Task requirements: In the entries that follow, the first line to write out is the one containing "back_points, cloth, shirt)", and the last is the one containing "from __future__ import annotations". Reproduce that stretch exactly, with nothing before or after it.

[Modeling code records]

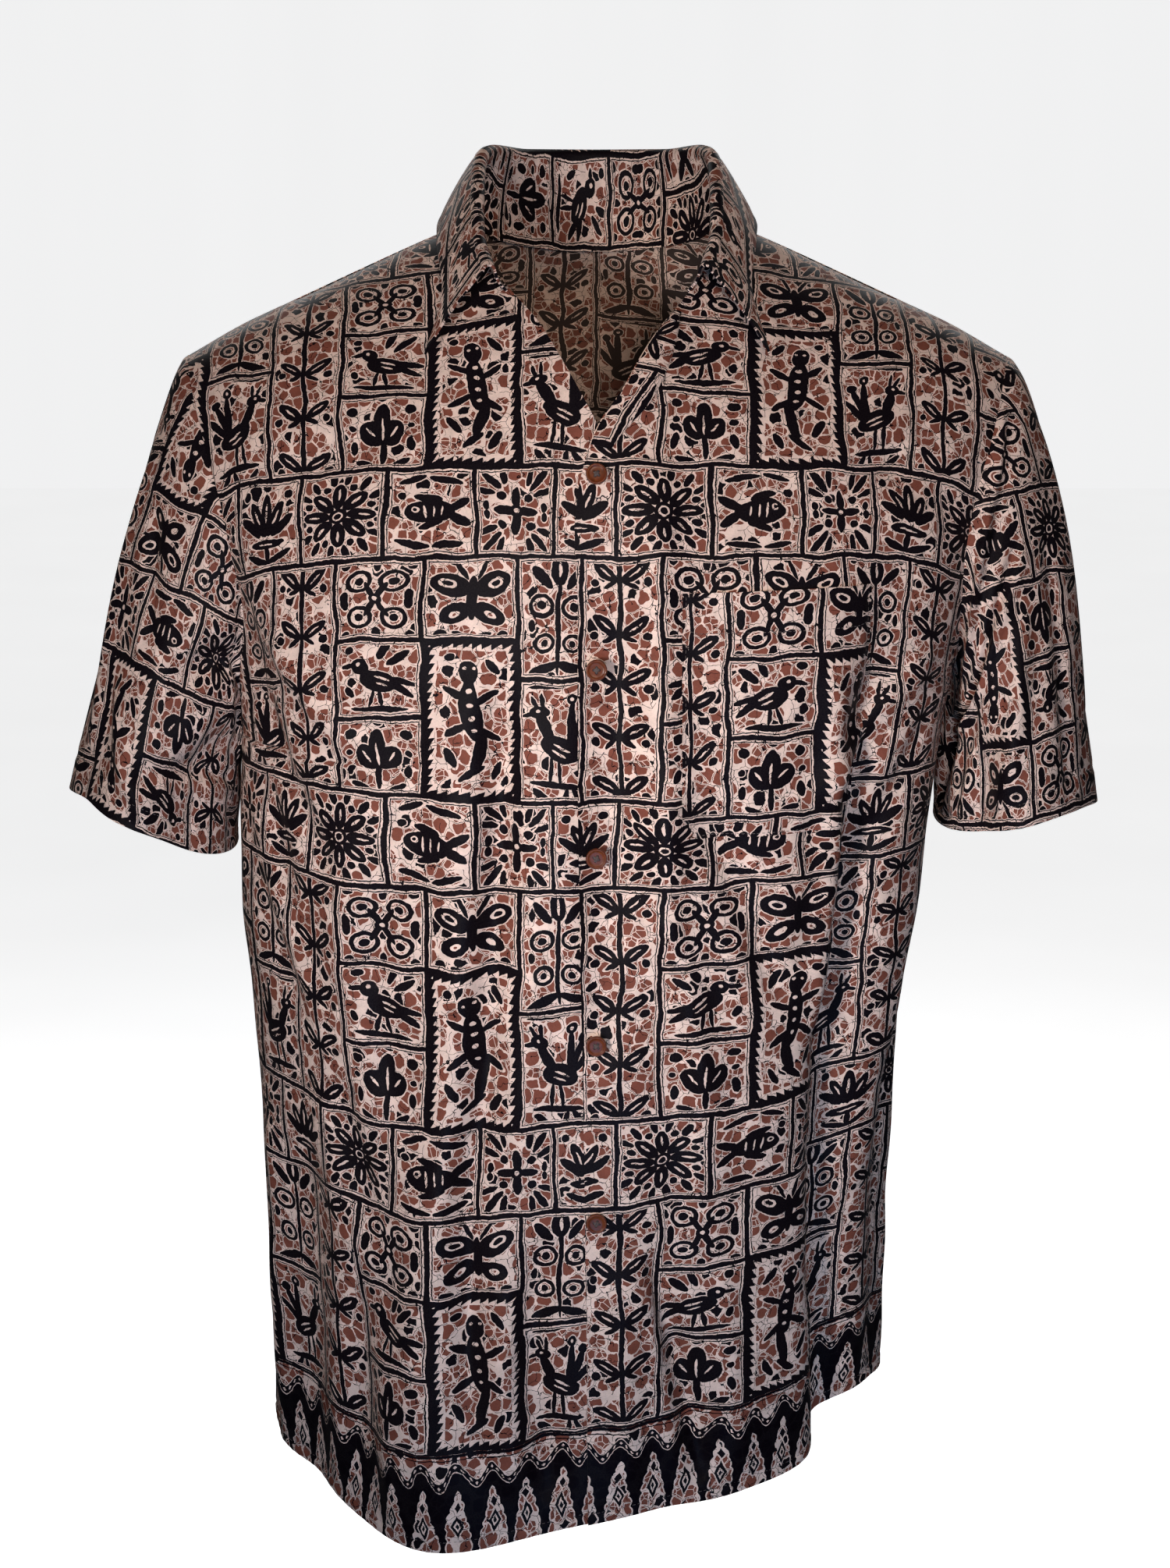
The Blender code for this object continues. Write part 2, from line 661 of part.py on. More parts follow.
def add_button(number, height, sink, material, collection, cutters):
    """One four-hole button on the lap."""
    name = f"button_{number}"
    piece = add_piece(name, button_blank(), material, collection)
    piece.data.set_sharp_from_angle(angle=math.radians(BUTTON_SHARP_ANGLE))
    piece.matrix_world = button_seat(height, sink)
    cutter = add_piece(name + "_holes", button_holes(), material, cutters)
    cutter.matrix_world = piece.matrix_world
    cutter.hide_render = True
    cutter.display_type = "WIRE"
    cut = piece.modifiers.new("Holes", "BOOLEAN")
    cut.operation = "DIFFERENCE"
    cut.object = cutter


def main():
    """Builds the shirt."""
    for item in list(bpy.data.objects):
        bpy.data.objects.remove(item, do_unlink=True)
    shirt = bpy.data.collections.new("batik_shirt")
    cutters = bpy.data.collections.new("cutters")
    cutters.hide_render = True
    for collection in (shirt, cutters):
        bpy.context.scene.collection.children.link(collection)
    cloth = plain_material("batik_cotton", CLOTH_COLOUR, CLOTH_ROUGHNESS)
    amber = plain_material("amber_button", BUTTON_COLOUR, BUTTON_ROUGHNESS)

    cloth_piece("back", 36, 20, back_points, cloth, shirt)
    cloth_piece("front_left", 26, 21, front_left_points, cloth, shirt)
    cloth_piece("front_right", 22, 21, front_right_points, cloth, shirt)
    cloth_piece("sleeve_left", 26, 9, sleeve_left_points, cloth, shirt, outward=False)
    cloth_piece("sleeve_right", 26, 9, sleeve_right_points, cloth, shirt, outward=False)
    cloth_piece("collar", 30, COLLAR_ROWS, collar_points, cloth, shirt)
    cloth_piece("front_facing", 12, 5, facing_points, cloth, shirt)
    cloth_piece("pocket", 12, 8, pocket_points, cloth, shirt)
    for number, (height, sink) in enumerate(BUTTONS["rows"], start=1):
        add_button(number, height, sink, amber, shirt, cutters)


main()
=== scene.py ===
"""A man's short-sleeved batik shirt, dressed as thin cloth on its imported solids.

Metres, +Z up, the front faces -Y and +X is the wearer's left. The shirt's form is a stack of level
sections drawn in to the shoulder line. Every panel is a grid laid on that form, with its creases, its
flat cut for the print, and a thin wall. The print is one shader group that reads the flat cut.
"""

from __future__ import annotations

import functools
import json
import logging
import math
from dataclasses import dataclass
from enum import Enum
from typing import ClassVar, Iterable

import bmesh
import bpy
import numpy as np
from bmesh.types import BMesh, BMVert
from bpy.types import Material, Mesh, Node, NodeSocket, NodeTree, Object
from mathutils import Matrix, Vector

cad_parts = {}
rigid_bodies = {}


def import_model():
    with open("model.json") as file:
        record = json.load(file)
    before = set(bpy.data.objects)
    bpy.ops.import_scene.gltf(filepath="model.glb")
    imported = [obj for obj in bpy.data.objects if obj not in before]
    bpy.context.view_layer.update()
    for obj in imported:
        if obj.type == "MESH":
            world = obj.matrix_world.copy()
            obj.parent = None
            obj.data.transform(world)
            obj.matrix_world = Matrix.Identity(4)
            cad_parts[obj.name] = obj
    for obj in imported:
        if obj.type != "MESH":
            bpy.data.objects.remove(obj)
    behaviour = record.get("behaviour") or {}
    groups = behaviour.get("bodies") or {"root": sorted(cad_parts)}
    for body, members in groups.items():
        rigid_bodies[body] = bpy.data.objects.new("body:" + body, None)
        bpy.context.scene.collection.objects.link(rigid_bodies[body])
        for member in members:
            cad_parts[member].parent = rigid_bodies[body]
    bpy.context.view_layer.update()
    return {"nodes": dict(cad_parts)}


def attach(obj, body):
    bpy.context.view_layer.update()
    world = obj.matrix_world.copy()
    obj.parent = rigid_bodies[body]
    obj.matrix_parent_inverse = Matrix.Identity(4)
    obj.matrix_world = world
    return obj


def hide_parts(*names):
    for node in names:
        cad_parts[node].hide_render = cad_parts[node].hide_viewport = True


for startup_object in list(bpy.data.objects):
    bpy.data.objects.remove(startup_object, do_unlink=True)
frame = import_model()

LOG = logging.getLogger("batik_shirt")
Array = np.ndarray
Colour = tuple[float, float, float, float]
Point = tuple[float, float, float]
MM_PER_METRE = 1000.0
SHARE_STEP, LINE_STEP = 0.004, 0.001
TROUGH_DEPTH, TROUGH_AWAY, TROUGH_WIDTH = 0.4, 1.6, 1.2
CUT_MAP = "Cut"
BAKE_MAP = "OFBake"


class Side(Enum):
    """The wearer's sides. The value is the sign of X there."""

    LEFT = 1
    RIGHT = -1


class Layer(Enum):
    """Material slots of a cloth shell."""

    FACE = 0
    REVERSE = 1
    EDGE = 2


def ease(share: Array) -> Array:
    """A smooth step from 0 to 1."""
    share = np.clip(share, 0.0, 1.0)
    return share * share * (3.0 - 2.0 * share)


def ridge(away: Array, width: float) -> Array:
    """A soft ridge 1 high at 0 away from its middle."""
    return np.exp(-((away / width) ** 2))


def bump(away: Array, width: float) -> Array:
    """A soft ridge on a circle, away and width in degrees."""
    return ridge((away + 180.0) % 360.0 - 180.0, width)


def unit(vectors: Array) -> Array:
    """Vectors brought to length 1."""
    return vectors / (np.linalg.norm(vectors, axis=-1, keepdims=True) + 1e-12)


def curve(start: Array, leave: Array, end: Array, arrive: Array, share: Array) -> Array:
    """A cubic between two values or points.

    Args:
        start: Value at share 0.
        leave: Slope at share 0.
        end: Value at share 1.
        arrive: Slope at share 1.
        share: How far along, from 0 to 1.

    Returns:
        The values at share.
    """
    rest = 1.0 - share
    first = (start * (1.0 + 2.0 * share) + leave * share) * rest**2
    return first + (end * (3.0 - 2.0 * share) - arrive * rest) * share**2


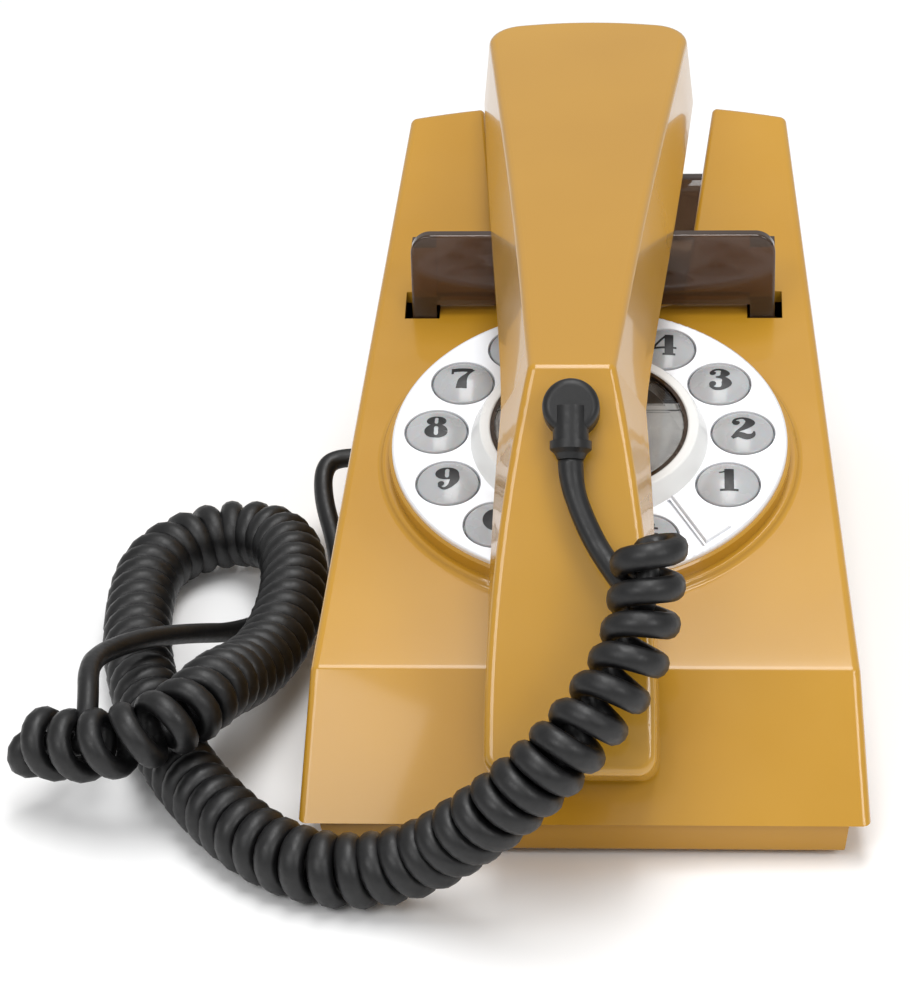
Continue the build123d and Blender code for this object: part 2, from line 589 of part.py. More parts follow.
def end_corners(solid, at_ear):
    """The two corners where the side walls meet one of the ends."""
    chosen = []
    for edge in solid.edges():
        middle = edge @ 0.5
        upright = abs((edge % 0.5).X) < 0.5 and abs(middle.X) > 10
        ear = middle.Y > 95 and abs((edge % 0.5).Z) > 0.7
        mouth = (middle - Vector(0, *KNEE_OUT)).dot(DOWN) > LOWER_LENGTH - 0.1
        if upright and (ear if at_ear else mouth):
            chosen.append(edge)
    return chosen


def make_handset_solid():
    solid = handset_body(0)
    solid = try_fillet(solid, end_corners(solid, True), [EAR_CORNER_RADIUS, 6.5, 5.0])
    solid = try_fillet(solid, end_corners(solid, False), [MOUTH_CORNER_RADIUS, 2.5])
    rims = [e for e in solid.edges() if side_view_edge(e)]
    return try_fillet(solid, rims, [1.8, 1.4, 1.0, 0.7])


def upper_in_z(y):
    return KNEE_IN[1] + (y - KNEE_IN[0]) * UPPER_IN_SLOPE


def upper_out_z(y):
    return KNEE_OUT[1] + (y - KNEE_OUT[0]) * UPPER_OUT_SLOPE


IN_ANGLE = math.atan(UPPER_IN_SLOPE)
EAR = Plane(origin=(0, EARPIECE_Y, upper_in_z(EARPIECE_Y)), x_dir=(1, 0, 0),
            z_dir=(0, math.sin(IN_ANGLE), -math.cos(IN_ANGLE)))
MOUTH_ALONG = 62.0            # the mouthpiece's distance from the bend, along the inner face
inner_run = Vector(0, *inner_point(LOWER_LENGTH)) - Vector(0, *KNEE_IN)
inner_run = inner_run.normalized()
mouth_place = Vector(0, *KNEE_IN) + inner_run * (MOUTH_ALONG - 14)
MOUTH = Plane(origin=mouth_place, x_dir=(1, 0, 0), z_dir=(0, -inner_run.Z, inner_run.Y))
HANDSET_SCREWS = [("front", -22.0), ("rear", 47.0)]


def make_handset_shells():
    whole = make_handset_solid()
    band = cover_band(HANDSET_COVER)
    outer = whole - band - handset_body(HANDSET_WALL)
    inner = whole & band
    for name, y in HANDSET_SCREWS:
        boss = post(0, y, upper_in_z(y) + HANDSET_COVER + 0.2, upper_out_z(y) - 1.0, 3.2)
        outer = outer + (boss - post(0, y, upper_in_z(y), upper_in_z(y) + 11, 0.9))
        inner = inner - post(0, y, upper_in_z(y) - 2, upper_in_z(y) + 6, 1.2)
        inner = inner - post(0, y, upper_in_z(y) - 2, upper_in_z(y) + 1.8, 2.8)
    inner = inner - EAR.location * Cylinder(15.0, 20)
    inner = inner - MOUTH.location * Cylinder(9.6, 20)
    outer = outer - GROMMET.location * Cylinder(3.5, 10)
    return outer, inner


def sound_holes(ring_radius, count, hole_radius):
    """One hole in the middle and a ring of holes round it."""
    holes = Cylinder(hole_radius, 60)
    for index in range(count):
        angle = 2 * math.pi * index / count
        place = Pos(ring_radius * math.cos(angle), ring_radius * math.sin(angle), 0)
        holes = holes + place * Cylinder(hole_radius, 60)
    return holes


GROMMET_DOWN = 9.0            # middle of the grommet below the bend, on the outer face
GROMMET_RADIUS, GROMMET_HEIGHT = 5.6, 6.6
EXIT_OFF_FACE = 4.3           # the cord leaves parallel to the face, this far off it
grommet_place = Vector(0, *KNEE_OUT) + DOWN * GROMMET_DOWN
GROMMET = Plane(origin=grommet_place, x_dir=(1, 0, 0), z_dir=OUT)
EXIT = Plane(origin=grommet_place + OUT * EXIT_OFF_FACE, x_dir=(1, 0, 0), z_dir=DOWN)


def keep_handset(name, shape):
    """Store one piece of the handset, which rests a little off the middle."""
    return keep(name, Pos(HANDSET_X, 0, 0) * shape)


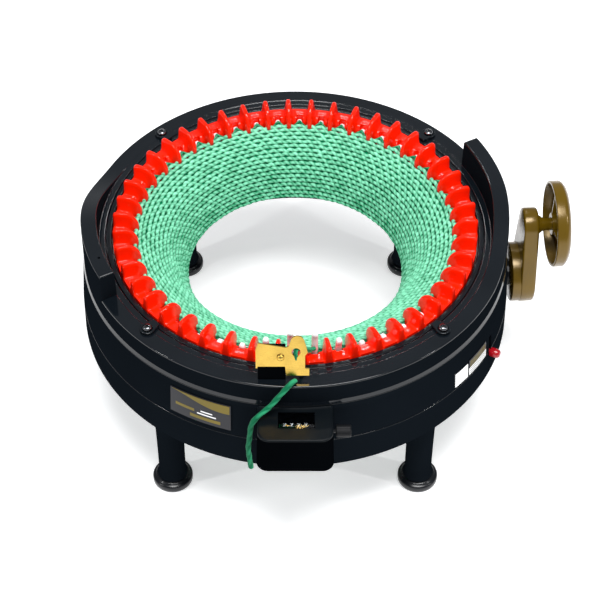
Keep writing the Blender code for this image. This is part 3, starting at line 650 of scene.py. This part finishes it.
def knitting():
    """The courses of yarn, with painted shade that darkens them towards the bottom, and the dark
    green sheet of painted shade that backs them.
    """
    surface = knit_surface()
    total = surface[0][-1]
    sides = COURSE_SIDES
    strands = []
    for k in range(COURSES):
        share = k / (COURSES - 1)
        s0 = -0.0030 + (total + 0.0018) * share
        path, normal, shade = course_path(surface, s0, math.pi * (k % 2), seed=k)
        verts, painted_shade = plied_tube(path, normal, COURSE_RADIUS, sides, 2, KNIT_LAY, True, 0.04)
        # painted shade: the strand's own shade, the shade of the dips, and more shade on each lower
        # course
        painted_shade = 0.7 * painted_shade - 0.12 + np.repeat(shade, sides) + 0.28 * share ** 2
        strands.append((verts, painted_shade, sides, True))
    # the newest course lies under the fins and carries heavy painted shade all along
    path, normal = hooked_path()
    verts, painted_shade = plied_tube(path, normal, 0.00115, sides, 2, KNIT_LAY, True, 0.13)
    strands.append((verts, 0.5 + 0.4 * painted_shade, sides, True))
    loops = yarn_piece("knitted_loops", strands, "knit", "cylinder")

    # the sheet that backs the courses stands for the fabric behind them, coloured dark green as
    # painted shade
    rows = []
    for k in range(GROUND_ROWS + 1):
        s = -0.0010 + (total + 0.0002) * k / GROUND_ROWS
        r, z, nr, nz = (float(v) for v in knit_at(surface, s))
        rows.append([polar(r - nr * 0.0006, 360.0 * i / GROUND_STEPS, z - nz * 0.0006)
                     for i in range(GROUND_STEPS)])
    points, faces = lofted(rows, False, caps=False)
    sheet = piece("knitted_ground", [(points, faces)], "knit_gap_shade", "cylinder",
                  ["knitted_tube"])


# --- fixed housing ---
def lever_slot():
    """Cuts the selector lever's slot in the side."""
    turn = Matrix.Translation(AXIS) @ Matrix.Rotation(math.radians(LEVER_AZIMUTH), 4, "Z")
    return block((0.155, -0.0023, 0.0980), (0.175, 0.0023, 0.1185), turn)


def shaft_hole():
    """Cuts the crank shaft's hole in the side."""
    place = outward(math.degrees(CRANK_TURN), CRANK_Z)
    return lathe([(0, 0.155), (0.0088, 0.155), (0.0088, 0.175), (0, 0.175)], place, 40)


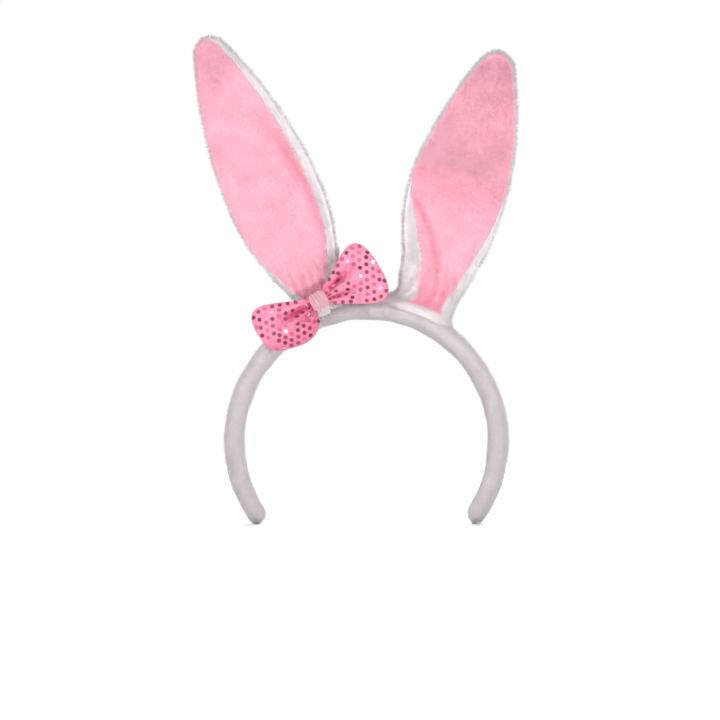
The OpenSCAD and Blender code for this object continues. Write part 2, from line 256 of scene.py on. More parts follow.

Task solution:
    cloth_piece("back", 36, 20, back_points, cloth, shirt)
    cloth_piece("front_left", 26, 21, front_left_points, cloth, shirt)
    cloth_piece("front_right", 22, 21, front_right_points, cloth, shirt)
    cloth_piece("sleeve_left", 26, 9, sleeve_left_points, cloth, shirt, outward=False)
    cloth_piece("sleeve_right", 26, 9, sleeve_right_points, cloth, shirt, outward=False)
    cloth_piece("collar", 30, COLLAR_ROWS, collar_points, cloth, shirt)
    cloth_piece("front_facing", 12, 5, facing_points, cloth, shirt)
    cloth_piece("pocket", 12, 8, pocket_points, cloth, shirt)
    for number, (height, sink) in enumerate(BUTTONS["rows"], start=1):
        add_button(number, height, sink, amber, shirt, cutters)


main()
=== scene.py ===
"""A man's short-sleeved batik shirt, dressed as thin cloth on its imported solids.

Metres, +Z up, the front faces -Y and +X is the wearer's left. The shirt's form is a stack of level
sections drawn in to the shoulder line. Every panel is a grid laid on that form, with its creases, its
flat cut for the print, and a thin wall. The print is one shader group that reads the flat cut.
"""

from __future__ import annotations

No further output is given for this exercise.